Summit claims that its operation is an attempt to improve the carbon intensity (CI) score for area ethanol plants. The financial plan is to obtain upwards of $50/ton in federal tax credits, resulting in millions of federal dollars flowing to Summit coffers. Summit is a tax write-off scheme by rich investors racing against a clock because the tax credit program maybe short-lived.
Ethanol plants claim their participation is based on obtaining a lower CI score and entering a more profitable West Coast market. Why is Broin companies which is the largest ethanol producer in the U.S. not signing up their plants under the Summit umbrella? Most local ethanol plants are owned by farmers. The Summit line will cross land owned by farmers. Many of these farmland owners are opposed to this pipeline. In Iowa as of late February, only 2% of the affected landowners have signed voluntary easements. We don’t need farmers pirating onto land owned by fellow farmers in a get-rich grab. Summit has not ruled out eminent domain to construct their route. Private property rights should matter. Infringement should not be allowed. Allowing such creates mistrust and division in rural communities.
Dakota Ethanol recently announced a Regional Conservation Partnership Program (RCPP) in conjunction with ACE, SD Corn and SDSU. This new program will research farming methods, new and existing, that will reduce carbon scores associated with raising corn. RCPP will hopefully be a foundation for a lower CI score associated with local ethanol. Why then is Dakota Ethanol partnering in a get-rich scheme with Summit, a consortium of rich investors?
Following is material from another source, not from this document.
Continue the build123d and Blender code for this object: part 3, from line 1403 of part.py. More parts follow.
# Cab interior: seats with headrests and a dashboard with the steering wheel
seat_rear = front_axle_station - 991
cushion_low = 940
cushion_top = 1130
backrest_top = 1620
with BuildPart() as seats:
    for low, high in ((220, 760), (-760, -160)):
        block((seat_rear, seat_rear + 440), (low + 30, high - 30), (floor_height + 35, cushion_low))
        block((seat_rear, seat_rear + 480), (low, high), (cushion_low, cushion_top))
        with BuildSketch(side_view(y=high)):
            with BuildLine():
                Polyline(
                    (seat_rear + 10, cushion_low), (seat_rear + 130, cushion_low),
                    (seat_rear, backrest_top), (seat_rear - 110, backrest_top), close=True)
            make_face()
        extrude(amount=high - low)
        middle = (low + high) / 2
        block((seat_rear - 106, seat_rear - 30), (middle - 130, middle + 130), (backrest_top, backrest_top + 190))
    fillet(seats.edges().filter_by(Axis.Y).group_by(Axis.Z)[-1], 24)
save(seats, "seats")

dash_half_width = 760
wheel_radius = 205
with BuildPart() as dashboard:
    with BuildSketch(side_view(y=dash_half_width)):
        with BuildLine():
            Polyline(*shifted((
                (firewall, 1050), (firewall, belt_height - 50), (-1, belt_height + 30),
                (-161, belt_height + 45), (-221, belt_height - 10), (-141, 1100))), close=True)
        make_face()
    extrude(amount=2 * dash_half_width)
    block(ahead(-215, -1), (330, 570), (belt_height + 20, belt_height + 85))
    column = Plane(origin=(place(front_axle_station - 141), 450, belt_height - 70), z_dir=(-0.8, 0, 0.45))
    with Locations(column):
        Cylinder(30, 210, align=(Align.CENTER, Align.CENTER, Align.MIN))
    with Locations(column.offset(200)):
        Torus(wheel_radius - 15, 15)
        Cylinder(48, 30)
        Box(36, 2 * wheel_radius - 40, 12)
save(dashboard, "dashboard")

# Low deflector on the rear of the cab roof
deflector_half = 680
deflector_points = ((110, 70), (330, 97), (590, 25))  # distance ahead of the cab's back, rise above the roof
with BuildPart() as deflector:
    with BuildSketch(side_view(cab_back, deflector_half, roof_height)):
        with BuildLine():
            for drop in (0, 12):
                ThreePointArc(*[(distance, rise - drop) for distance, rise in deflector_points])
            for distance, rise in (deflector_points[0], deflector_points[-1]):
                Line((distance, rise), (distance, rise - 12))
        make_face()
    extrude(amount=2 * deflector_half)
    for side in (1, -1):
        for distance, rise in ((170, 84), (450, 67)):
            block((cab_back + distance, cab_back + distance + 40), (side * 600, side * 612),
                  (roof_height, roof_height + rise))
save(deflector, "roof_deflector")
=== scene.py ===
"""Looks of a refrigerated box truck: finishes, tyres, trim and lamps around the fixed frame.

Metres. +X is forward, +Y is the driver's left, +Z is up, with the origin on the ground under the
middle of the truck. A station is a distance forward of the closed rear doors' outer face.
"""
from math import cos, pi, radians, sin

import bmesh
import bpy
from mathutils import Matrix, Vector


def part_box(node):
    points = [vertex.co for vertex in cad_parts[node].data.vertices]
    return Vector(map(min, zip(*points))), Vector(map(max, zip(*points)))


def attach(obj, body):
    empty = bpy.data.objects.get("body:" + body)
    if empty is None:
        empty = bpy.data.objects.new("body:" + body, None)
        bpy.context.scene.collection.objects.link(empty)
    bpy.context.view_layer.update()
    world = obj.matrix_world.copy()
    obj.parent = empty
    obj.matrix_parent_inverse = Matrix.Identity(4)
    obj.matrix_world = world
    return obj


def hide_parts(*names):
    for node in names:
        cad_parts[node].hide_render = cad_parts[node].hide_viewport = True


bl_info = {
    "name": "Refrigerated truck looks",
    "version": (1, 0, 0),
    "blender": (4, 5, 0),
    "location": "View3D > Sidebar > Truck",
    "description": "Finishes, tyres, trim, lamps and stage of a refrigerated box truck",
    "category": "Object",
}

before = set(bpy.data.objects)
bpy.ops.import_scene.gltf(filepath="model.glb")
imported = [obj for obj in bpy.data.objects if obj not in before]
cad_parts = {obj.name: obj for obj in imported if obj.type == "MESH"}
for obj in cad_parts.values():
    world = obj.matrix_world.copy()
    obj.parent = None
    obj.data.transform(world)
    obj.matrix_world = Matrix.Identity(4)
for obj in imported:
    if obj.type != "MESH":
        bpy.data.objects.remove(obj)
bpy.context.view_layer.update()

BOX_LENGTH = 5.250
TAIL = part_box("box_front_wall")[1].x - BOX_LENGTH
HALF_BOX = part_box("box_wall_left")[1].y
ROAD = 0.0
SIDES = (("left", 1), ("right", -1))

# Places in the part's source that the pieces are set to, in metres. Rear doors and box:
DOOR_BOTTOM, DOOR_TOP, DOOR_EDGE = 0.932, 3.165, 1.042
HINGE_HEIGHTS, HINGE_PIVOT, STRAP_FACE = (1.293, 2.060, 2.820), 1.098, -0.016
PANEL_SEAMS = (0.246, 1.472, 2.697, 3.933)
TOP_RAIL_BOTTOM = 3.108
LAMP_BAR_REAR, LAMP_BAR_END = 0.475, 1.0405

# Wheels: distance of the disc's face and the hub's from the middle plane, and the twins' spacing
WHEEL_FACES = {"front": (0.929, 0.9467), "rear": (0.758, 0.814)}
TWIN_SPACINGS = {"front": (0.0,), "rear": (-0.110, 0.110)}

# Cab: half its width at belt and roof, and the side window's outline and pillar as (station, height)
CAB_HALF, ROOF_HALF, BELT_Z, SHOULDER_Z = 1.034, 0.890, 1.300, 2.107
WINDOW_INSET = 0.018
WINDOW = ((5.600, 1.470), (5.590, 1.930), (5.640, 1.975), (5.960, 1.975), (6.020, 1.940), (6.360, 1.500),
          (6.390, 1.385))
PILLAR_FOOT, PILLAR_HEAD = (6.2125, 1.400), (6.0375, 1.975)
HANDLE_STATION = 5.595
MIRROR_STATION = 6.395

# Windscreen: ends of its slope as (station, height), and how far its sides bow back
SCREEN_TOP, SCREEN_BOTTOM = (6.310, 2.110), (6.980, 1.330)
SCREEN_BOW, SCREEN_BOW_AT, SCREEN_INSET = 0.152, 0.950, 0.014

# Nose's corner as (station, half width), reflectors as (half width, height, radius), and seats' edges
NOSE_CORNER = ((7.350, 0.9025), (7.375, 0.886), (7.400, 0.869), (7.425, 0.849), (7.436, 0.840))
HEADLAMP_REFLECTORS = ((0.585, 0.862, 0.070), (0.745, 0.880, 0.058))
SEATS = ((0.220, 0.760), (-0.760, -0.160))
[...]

Would not a better approach be a doubling down on measures learned from RCPP?
Let’s work together so all farmers can do a better job farming. Let’s make the land we farm through diversity the carbon sink, not underground geological formations. Summit is another example of “privatizing the profits, socialize the risk.” Farming in an environmentally conservative manner allows the land to be the true carbon sink.